A course of action to take if a problem presents itself is to research the problem and determine why the present policy is in place. Ask yourself: Is it inertia? Does it still get the job done? Will the contemplated change create more problems than it will fix? It may come as a shock to the student, but just because I am head of the laboratory does not mean that I know in all instances what is best way to run the laboratory. [Example: decentralization of ordering sounded fine to me, but I did not know full extent of the problem before instituting a change in policy (single orders as well as redundancy in telephoning). That is, it is more efficient to have a single person do the ordering on a single day. Before that individual leaves the lab, it is important to train a new person before their departure.]
Remember that people come first. If there are no people, the job will not be accomplished. But the wrong people will also lead to nothing being accomplished. The right person antagonized because of over-control or domination will become the wrong person. People must be cultivated and trained. I have found this means to allow them to grow (within bounds). It also means that you have to be sensitive to the insecurities and lack of self-confidence exhibited by people who are still discovering their interests and potential. Confidence is interpreted by another, self-confident person as confidence, but the same behavior/attitude/statement will be taken by someone less confident as arrogant or, worse, condescending.

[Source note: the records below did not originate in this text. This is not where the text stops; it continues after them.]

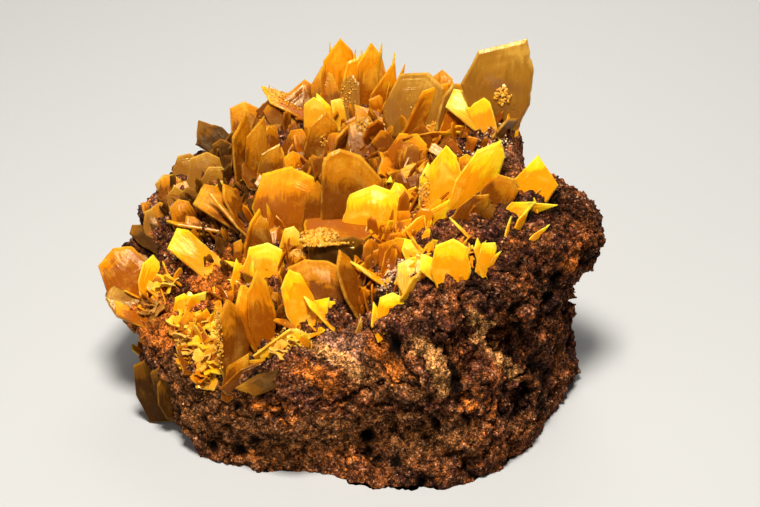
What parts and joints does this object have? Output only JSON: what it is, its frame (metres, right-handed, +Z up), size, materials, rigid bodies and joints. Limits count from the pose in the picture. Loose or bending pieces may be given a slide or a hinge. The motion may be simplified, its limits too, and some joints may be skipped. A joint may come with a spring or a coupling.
{
  "type": "wulfenite specimen",
  "caption": "Knobbly weathered matrix rock on a flat foot, with thin bladed orange-yellow wulfenite crystals standing in sprays over its sloping top.",
  "frame": {"origin": "on the flat foot, under the middle of the block", "axes": "+Z up from the foot, +X to the specimen's right along its longest side, -Y towards its front"},
  "size_m": [0.0956, 0.0734, 0.0602],
  "materials": {
    "matrix": "rough, granular, rust brown with tan veins",
    "wulfenite_yellow": "translucent, bright yellow-orange, satin to vitreous",
    "wulfenite_orange": "translucent, orange, vitreous",
    "wulfenite_amber": "translucent, deep amber, vitreous",
    "wulfenite_brown": "translucent, brown amber, satin",
    "wulfenite_tan": "translucent, honey tan with a milky middle, satin",
    "wulfenite_pale": "translucent, pale straw, sugary"
  },
  "bodies": {
    "root": {"matrix_rock": "matrix", "tall_blade": "wulfenite_tan", "back_plates": "wulfenite_orange", "back_peak": "wulfenite_orange", "speckled_blade": "wulfenite_amber", "amber_upright": "wulfenite_amber", "shaded_plate": "wulfenite_brown", "brown_left_plate": "wulfenite_brown", "narrow_uprights": "wulfenite_amber", "tan_round_plate": "wulfenite_tan", "left_back_plates": "wulfenite_orange", "band_plate": "wulfenite_amber", "left_thin_plate": "wulfenite_orange", "left_tip_plates": "wulfenite_yellow", "bright_left_plate": "wulfenite_yellow", "left_slope_plate": "wulfenite_yellow", "left_slope_curls": "wulfenite_orange", "left_slope_leaf": "wulfenite_amber", "left_foot_curls": "wulfenite_pale", "left_great_blade": "wulfenite_amber", "twin_leaves": "wulfenite_amber", "front_slabs": "wulfenite_pale", "great_plates": "wulfenite_orange", "yellow_block": "wulfenite_yellow", "pale_round": "wulfenite_pale", "narrow_amber": "wulfenite_orange", "orange_plate": "wulfenite_orange", "centre_plates": "wulfenite_yellow", "sparkling_blade": "wulfenite_amber", "bright_group": "wulfenite_yellow", "right_square": "wulfenite_yellow", "right_slivers": "wulfenite_yellow", "front_hex_plate": "wulfenite_yellow", "front_right_chip": "wulfenite_yellow", "front_crest_chips": "wulfenite_pale", "front_low_chips": "wulfenite_yellow", "flank_plate": "wulfenite_brown", "back_rim_middle": "wulfenite_orange", "back_rim_right": "wulfenite_amber"}
  },
  "joints": []
}
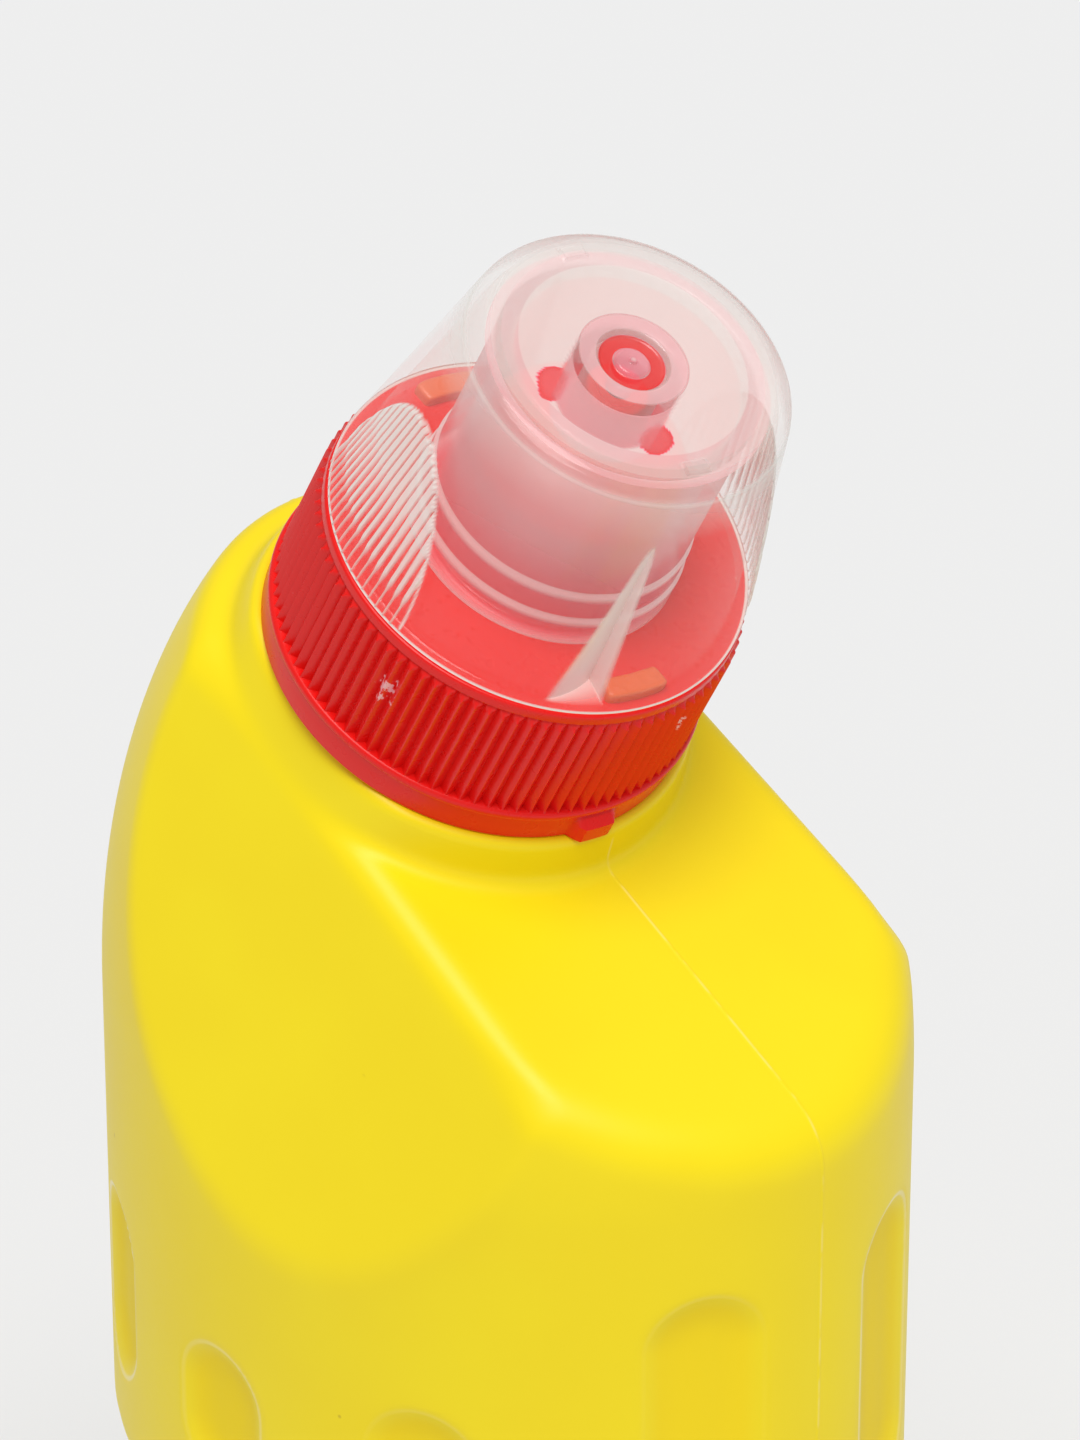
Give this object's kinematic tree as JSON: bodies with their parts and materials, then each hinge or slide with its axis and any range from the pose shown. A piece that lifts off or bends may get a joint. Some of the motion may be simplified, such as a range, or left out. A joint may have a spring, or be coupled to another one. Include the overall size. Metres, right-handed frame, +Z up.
{
  "type": "bleach bottle",
  "caption": "Blown plastic cleaner bottle with a tilted neck, finger recesses, a knurled screw collar with a spout, and a clear overcap that lifts off.",
  "frame": {"origin": "centre of the base, on the surface that the bottle stands on", "axes": "+Z up, +X towards the low front edge that the neck leans to, +Y to the left side"},
  "size_m": [0.09, 0.072, 0.2379],
  "materials": {
    "bottle_plastic": "satin",
    "collar_plastic": "gloss",
    "overcap_plastic": "clear"
  },
  "bodies": {
    "body": {"bottle": "bottle_plastic", "nozzle_collar": "collar_plastic"},
    "cap": {"overcap": "overcap_plastic"}
  },
  "joints": [
    {"name": "overcap_lift", "type": "slide", "parent": "body", "child": "cap", "axis": [0.4802, 0, 0.8771], "range_m": [0, 0.05]}
  ]
}
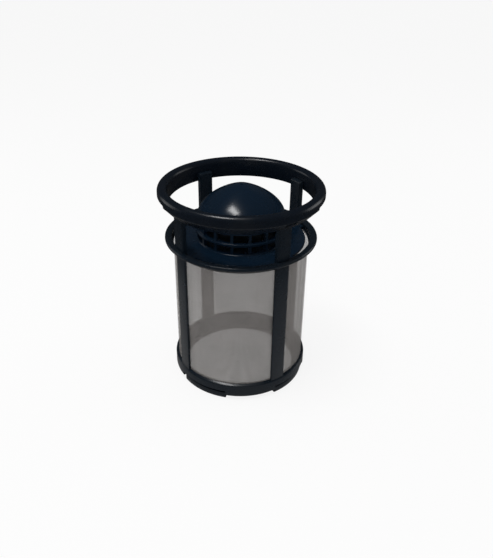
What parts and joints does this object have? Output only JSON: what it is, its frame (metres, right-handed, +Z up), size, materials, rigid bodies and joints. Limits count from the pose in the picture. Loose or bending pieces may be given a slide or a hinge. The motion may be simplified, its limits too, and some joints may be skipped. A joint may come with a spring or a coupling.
{
  "type": "dishwasher filter",
  "caption": "Two-stage cylinder filter: moulded cage with fine mesh wall and floor, clip-on handle ring, bayonet lugs at the foot, and a lift-out domed coarse strainer.",
  "frame": {"origin": "centre of the filter in the plane that its bayonet lugs stand on", "axes": "+Z up along the cylinder's axis, -Y towards the picture's front"},
  "size_m": [0.098, 0.098, 0.127],
  "materials": {
    "cage_plastic": "glossy near-black navy polypropylene",
    "ring_plastic": "glossy near-black navy polypropylene, slightly satin on top",
    "wall_mesh": "fine grey-white woven nylon mesh, see-through",
    "floor_mesh": "fine grey-white woven nylon mesh, see-through",
    "cup_plastic": "high-gloss near-black navy polypropylene"
  },
  "bodies": {
    "cage": {"frame": "cage_plastic", "handle_ring": "ring_plastic", "wall_mesh": "wall_mesh", "floor_mesh": "floor_mesh"},
    "cup": {"coarse_cup": "cup_plastic"}
  },
  "joints": [
    {"name": "cup_lift", "type": "slide", "parent": "cage", "child": "cup", "axis": [0, 0, 1], "range_m": [0, 0.06]}
  ]
}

Because people rotate in and out of CREWS LAB on a regular basis, the best way to effect change is to concentrate on training the incoming people, not trying to change those in place who are working well on their projects and especially not those who are on the way out (they are only interested in finishing up, not on a correct way to do something). Thus, I have found that a good policy to have is to be “hands off” except for those individuals where you have responsiblity. For example, one of the responsibilities of a supervisor of work/study personnel is to see that all of the UT paperwork is done and submitted in a timely fashion. Work/Study (W/S) are assigned to individual undergraduate and graduate students, postdocs. In most cases these individuals will do the recruiting and supervise the W/S activities. The other major source of lab recruits are word of mouth. Words quickly gets around that this is a good lab to be in. Let us keep it that way.
Scientific ethics constitute the norms that help distinguish between acceptable and unacceptable practices in scientific research. It should be recognized and appreciated that conflicts of opinion will occur and maturity by both sides will be required. In the event that the mentor or the student find differences to be severe and cannot be resolved, the mentor needs to expedite the departure of the student from the lab so that the lab morale is maintained.
Responsibilities of a mentor in a mentor-student relationship:
- Provide direction, assistance, and advice during the course of student’s career.
- Strive to provide financial support to student (e.g. tuition, experimental supplies), including ensuring that TA support is forthcoming in the event GRA funds are not available.
- Act as a role model so that the student can develop their own style.
- Introduce the student to contacts in the field to build student’s professional network.
- Provide letters of recommendation.
- Show respect for the student.
- Understand and appreciate points of view held by the student that differ from the mentor’s own.
Responsibilities of a student in a mentor-student relationship:
- Show respect for the mentor.
- Provide assistance and feedback with respect to lab projects.
- Ensuring one’s project is carried out in an optimal manner.
- Understand the needs and expectations the mentor has of the student.
- Understand and appreciate points of view held by the mentor that differ from the student’s own.
- Ensure that the lab runs smoothly by being a good lab citizen.
- Understand Lab Manual on diverse issues; this should be read annually. (e.g. A request for vacation during field season was made in the past and resulted in a disagreement about scheduling time away from the lab. Since then such matters have been dealt with in the lab manual by stating that vacations cannot be taken during animal field season periods).
- Reporting all lab-related matters to the PI to facilitate a productive mentor-student relationship.
Data ownership:
Data generated by federally funded research is owned by three entities; the sponsoring organization (e.g. a university), the federal funding agency, the PI. However, the right to use and publish the data resides in the hands of the PI. Copies of lab notebooks can be stored outside of the lab for safety, but originals do not leave the lab.
Duplicative publishing:
Publishing the same data in different papers gives too much weight to those data and sometimes might imply that the study has been carried out twice. Should authors want to report the same data in separate publications, this point should be made clear to the reader.
Errors:
Intentional errors are at the center of scientific misconduct and cannot be tolerated. Any individual engaging in such actions must be dismissed from scientific research. However, unintentional errors do not constitute scientific misconduct. Should such errors occur, it is the responsibility of the parties concerned to try and remedy the situation as soon as possible. Preferably these should be caught prior to submission of manuscripts. However, should this involve published data, this could range from writing the editor to correct a minor, unintentional mistake (erratum) or to correct a flaw that might undermine a research report (correction). In the instance of personal interactions, amends should be made personally and with maturity when the error becomes evident. Apologies should be accepted at face value. Anything less constitutes a lack of maturity and the relationship cannot progress. If there are repeated instances of conflict, then the relationship should be limited or terminated.